Friction points and how to address them
Adoption is not straightforward. The challenges are real, and generic advice does not help. Here is what Indian organisations typically encounter and what to do about it.
- Legacy systems without provenance – Many critical applications were assembled before SBOM practices existed. Start with asset discovery and manual SBOM creation for your top 10 to 20 business-critical applications. Automate from there.
- Inconsistent formats from vendors – Suppliers may deliver SBOMs in different formats, versions or levels of completeness. Include minimum SBOM format requirements – SPDX 2.3 or CycloneDX 1.5 – in your procurement contracts and supplier onboarding templates.
- Skills shortages in software composition analysis – SBOM generation and CVE correlation require tooling and expertise that many internal teams do not yet have. National skilling initiatives under MeitY are expanding the talent pipeline, but in the near term, managed tooling or external advisory support bridges the gap.
- SBOMs going stale – The most common failure mode is treating an SBOM as a deliverable rather than a live record. Build update triggers into your release process. An SBOM that is not updated at each build is a false assurance.
Three priorities for SBOM management leaders
Indian organisations that move beyond compliance will get the most from their SBOM programme. Three priorities make the difference.
1. Embed SBOM management in your product lifecycle
This is not a security project with a start and end date. Procurement contracts, CI/CD pipelines and incident response playbooks should all reference SBOM requirements. When SBOM generation is a default build output, it stops being a burden.
2. Invest in automation
Manual SBOM creation does not scale for organisations with more than a handful of applications. Automated generation, signing and vulnerability correlation turn SBOMs from static files into live operational intelligence. The ROI shows up in reduced mean time to remediate and faster procurement approvals.
3. Use SBOMs to improve vendor risk management
Request machine-readable SBOMs in supplier onboarding. Require attestation for critical components. Ask vendors directly whether their SBOM output is aligned to CERT-In’s 21 fields and SEBI’s 9 fields – most suppliers are not asked, and most will have to check.
Conclusion
SBOM management is now an operational requirement for Indian organisations across software, financial services and critical infrastructure. The regulatory frameworks are in place. The supply-chain risk is real and documented. The gap between knowing you need an SBOM programme and running one that works is where the exposure lives.
Organisations that treat SBOM management as a product lifecycle capability – rather than a compliance exercise – reduce remediation time, improve vendor accountability and build the kind of supply-chain transparency that wins enterprise customers and satisfies regulators.
At CyberNX, our SBOM management tool NXRadar automates generation, vulnerability correlation and regulatory field mapping across CERT-In and SEBI CSCRF requirements. If you are ready to move from policy awareness to an operational SBOM programme, contact us for a customised assessment.

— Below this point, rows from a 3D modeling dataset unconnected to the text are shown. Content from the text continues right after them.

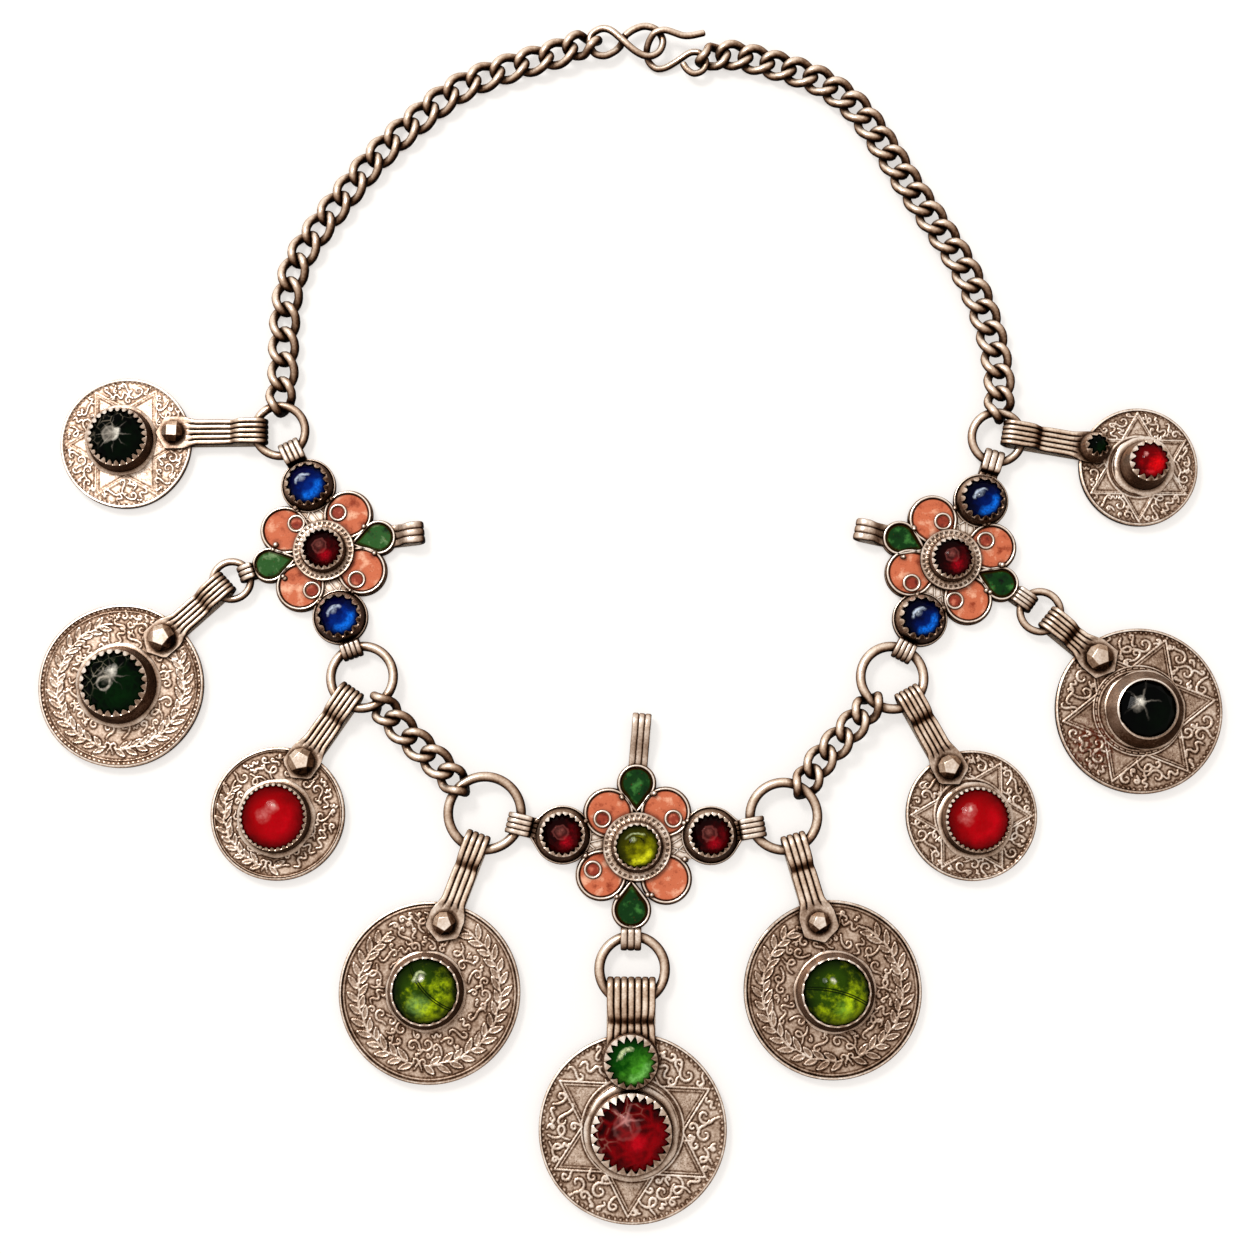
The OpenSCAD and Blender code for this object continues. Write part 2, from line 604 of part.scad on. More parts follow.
module strap_stone(e, kind, rise, paint) {
    s = straps[e[0] - 1];
    color(paint) translate([s[2], s[3], leaf_z + strip_t]) stone(kind, e[3], e[2], rise);
}

// Flowers

// A round lobe drawn out to a point that lies at a distance along +X.
// Its straight sides meet a circle a little inside the lobe, so that they cross the lobe's edge cleanly.
module drop_outline(r, point) {
    side_r = 0.99 * r;
    touch = acos(side_r / point);
    foot = side_r * [cos(touch), sin(touch)];
    circle(r);
    polygon([[0, 0], foot, [point, 0], [foot[0], -foot[1]]]);
}

// A petal is a lobe whose point is the flower's middle; inset makes it smaller all round
module petal_outline(p, inset) {
    far = norm([p[0], p[1]]);
    translate([p[0], p[1]])
    rotate(atan2(-p[1], -p[0]))
    drop_outline(p[2] - inset, far - inset * far / p[2]);
}

module drop_at(d, inset) {
    translate([d[0], d[1]])
    rotate(d[4])
    drop_outline(d[2] - inset, d[3] - inset * d[3] / d[2]);
}

function petal_ring_at(p) = [p[3], p[4]];

module plate_outline(f) {
    circle(collar_r[f] + collar_wall);
    for (p = petals[f]) petal_outline(p, 0);
    for (d = drops[f]) drop_at(d, -drop_wall);
    for (s = [settings[f][1], settings[f][2]])
        rotate(atan2(s[1], s[0])) {
            translate([norm([s[0], s[1]]), 0]) drop_outline(s[2] + side_wall, s[2] + wing[f]);
            translate([0, -arm_half]) square([norm([s[0], s[1]]), 2 * arm_half]);
        }
}

module cell_walls(f) {
    difference() {
        union() {
            for (p = petals[f]) petal_outline(p, 0);
            for (d = drops[f]) drop_at(d, -drop_wall);
        }
        for (p = petals[f]) petal_outline(p, cell_w);
        for (d = drops[f]) drop_at(d, cell_w - drop_wall);
    }
    for (p = petals[f])
        if (len(p) > 3)
            translate(petal_ring_at(p))
            difference() {
                circle(petal_ring_r);
                circle(petal_ring_r - cell_w);
            }
}

// The middle of what a bail grows from, in the necklace's frame, and its radius there
function bail_part(f, b) = b[2] < 2 ? drops[f][b[2]] : settings[f][b[2] - 1];
function bail_root(f, b) =
    let (p = bail_part(f, b), turn = flowers[f][2])
    [flowers[f][0] + p[0] * cos(turn) - p[1] * sin(turn),
        flowers[f][1] + p[0] * sin(turn) + p[1] * cos(turn)];

// Puts what it holds at a bail's loop, with X towards the flower
module at_bail(f, b) {
    run = bail_root(f, b) - [b[0], b[1]];
    translate([b[0], b[1], 0])
    rotate([0, 0, atan2(run[1], run[0])])
    translate([bail_end_r, 0, 0])
    children();
}

module bail_round(length, r) {
    translate([0, length / 2, bail_end_r]) rotate([90, 0, 0]) cylinder(h = length, r = r);
}

module bail_strip(f, b) {
    bite = b[2] < 2 ? drop_bite : setting_bite;
    reach = norm(bail_root(f, b) - [b[0], b[1]]) - bail_end_r - bail_part(f, b)[2] + bite;
    loop = [bail_eye_r, b[5], bail_step, bail_back];
    rib_reach = min(reach, b[5] + bail_ribs);
    at_bail(f, b)
    difference() {
        union() {
            strip_solid(loop, reach, plate_top, 0, b[3]);
            strip_ribs(loop, rib_reach, plate_top, b[3], b[4]);
            if (b[6] == 1) bail_round(b[3], bail_end_r);
        }
        if (b[6] == 1) bail_round(2 * b[3], bail_eye_r);
    }
}

module flower(f) {
    color(old_silver)
    union() {
        translate([flowers[f][0], flowers[f][1], 0])
        rotate([0, 0, flowers[f][2]])
        union() {
            translate([0, 0, plate_z]) linear_extrude(plate_t) plate_outline(f);
            translate([0, 0, plate_top - fuse]) linear_extrude(cell_h + fuse) cell_walls(f);
            translate([0, 0, plate_top - fuse]) cylinder(h = collar_h + fuse, r = collar_r[f]);
            for (s = settings[f]) translate([s[0], s[1], plate_top]) setting(s[2], s[7], s[3]);
        }
        for (b = bails[f]) bail_strip(f, b);
    }
}

module in_flower(f) {
    translate([flowers[f][0], flowers[f][1], plate_top + enamel_lift])
    rotate([0, 0, flowers[f][2]])
    children();
}

module petal_enamel() {
    color([0.84, 0.42, 0.3])
    for (f = [0:2])
        in_flower(f)
        for (p = petals[f]) {
            linear_extrude(cell_h - petal_sink)
            difference() {
                petal_outline(p, cell_w + enamel_gap);
                circle(collar_r[f] + enamel_gap);
                if (len(p) > 3) translate(petal_ring_at(p)) circle(petal_ring_r + enamel_gap);
                for (d = drops[f]) drop_at(d, -drop_wall - enamel_gap);
                for (s = [settings[f][1], settings[f][2]])
                    translate([s[0], s[1]]) circle(s[2] + enamel_gap);
            }
            if (len(p) > 3)
                translate(petal_ring_at(p))
                cylinder(h = cell_h - dot_sink, r = petal_ring_r - cell_w - enamel_gap);
        }
}

module drop_enamel() {
    color([0.15, 0.4, 0.2])
    for (f = [0:2])
        in_flower(f)
        for (d = drops[f])
            linear_extrude(cell_h - drop_sink)
            difference() {
                drop_at(d, cell_w - drop_wall + enamel_gap);
                circle(collar_r[f] + enamel_gap);
            }
}

module flower_stone(f, s) {
    e = settings[f][s];
    color(e[6])
    translate([flowers[f][0], flowers[f][1], plate_top])
    rotate([0, 0, flowers[f][2]])
    translate([e[0], e[1], 0])
    stone(e[4], e[7], e[3], e[5]);
}

for (c = chains)
    chain(c);
wire(eye_route, eye_wire, 3, 8);  // clasp_eye
wire(hook_route, hook_wire, 3, 8);  // clasp_hook
for (r = rings)
    ring(r);
for (f = [0:2])
    flower(f);
petal_enamel();
drop_enamel();
for (f = [0:2])
    for (s = [0:2])
        flower_stone(f, s);
for (i = [0:8]) {
    coin(i);
    strap(i);
    coin_stone(i);
}
strap_stone(strap_settings[0], 1, 1.6, [0.15, 0.5, 0.1]);  // strap_stone_5
strap_stone(strap_settings[1], 1, 0.9, [0.02, 0.2, 0.12]);  // strap_stone_9
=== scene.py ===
# %% [markdown]
# # A silver coin necklace
# The CAD frame gives every part's place and size. Here each part gets the shape and the finish
# that a silversmith's hand left on the real one.

# %% Load the frame
import math
import random

import bpy
import numpy as np
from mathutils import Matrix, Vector


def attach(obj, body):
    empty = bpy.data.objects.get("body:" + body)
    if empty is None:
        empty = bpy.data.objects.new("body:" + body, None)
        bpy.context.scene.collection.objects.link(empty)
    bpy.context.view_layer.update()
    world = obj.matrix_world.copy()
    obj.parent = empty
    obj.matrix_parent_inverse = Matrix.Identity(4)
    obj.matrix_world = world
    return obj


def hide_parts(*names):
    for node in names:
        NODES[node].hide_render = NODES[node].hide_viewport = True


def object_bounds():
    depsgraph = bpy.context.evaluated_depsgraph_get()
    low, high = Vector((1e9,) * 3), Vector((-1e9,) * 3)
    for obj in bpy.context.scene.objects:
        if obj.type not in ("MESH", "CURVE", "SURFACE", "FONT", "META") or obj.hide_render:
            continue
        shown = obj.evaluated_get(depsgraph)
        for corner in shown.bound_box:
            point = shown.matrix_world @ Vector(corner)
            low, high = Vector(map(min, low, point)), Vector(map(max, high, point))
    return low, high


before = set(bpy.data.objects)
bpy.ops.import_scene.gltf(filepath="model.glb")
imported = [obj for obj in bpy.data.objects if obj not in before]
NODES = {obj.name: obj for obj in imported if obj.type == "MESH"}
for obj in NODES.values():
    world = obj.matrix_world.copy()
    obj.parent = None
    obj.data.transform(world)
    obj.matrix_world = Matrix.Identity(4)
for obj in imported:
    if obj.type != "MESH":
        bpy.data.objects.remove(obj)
cad_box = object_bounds()
MM = 0.001
print("CAD nodes:", len(NODES))

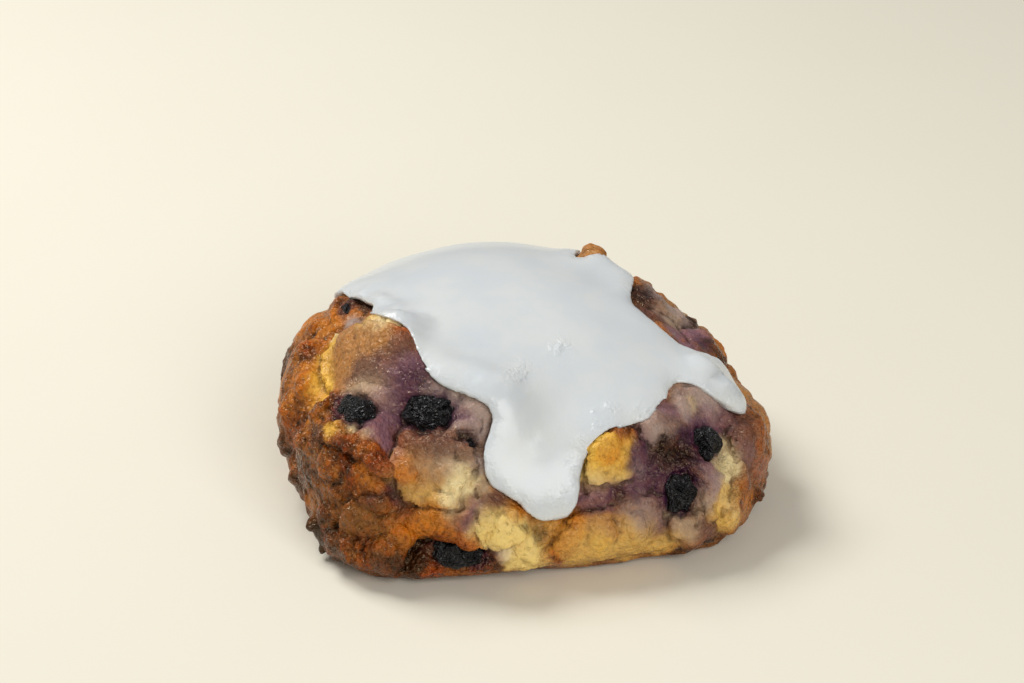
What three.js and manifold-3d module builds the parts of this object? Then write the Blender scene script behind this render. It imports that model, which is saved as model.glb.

The first step is an honest inventory. Start there.
SBOM management FAQs
What does SBOM management involve beyond creating an SBOM file?
An SBOM file is the starting point, not the end goal. Management involves continuously correlating that inventory against live CVE feeds, updating it at each build or release, sharing it with buyers and regulators in a machine-readable format and governing it under a defined ownership structure. A static SBOM that is not maintained actively gives you false assurance.
How does SBOM management differ from basic software inventory tracking?
Standard inventory tracking records what software you have deployed. SBOM management goes further – it ties every component to its provenance, version, licence terms and current vulnerability status. When a new CVE is published, an SBOM management programme tells you exactly which applications are affected and what to do next. A software inventory cannot do that.
What do CERT-In and SEBI actually require from Indian organisations?
CERT-In’s 2025 guidelines specify 21 mandatory SBOM fields covering component identity, supplier details, licence data, hash values and dependency relationships. SEBI’s CSCRF requires capital markets participants to manage third-party software risk explicitly – SBOM management is the most direct operational response. Organisations in scope for both frameworks should align their SBOM output to all required fields from the outset.
Can SBOM management help with open-source licence compliance?
Yes. A machine-readable SBOM surfaces licence data at the component level – GPL, MIT, Apache and others. This gives your legal and procurement teams visibility into licence obligations before a product ships, rather than discovering conflicts during an audit. It also supports supplier contract review when third-party components carry restrictive licence terms.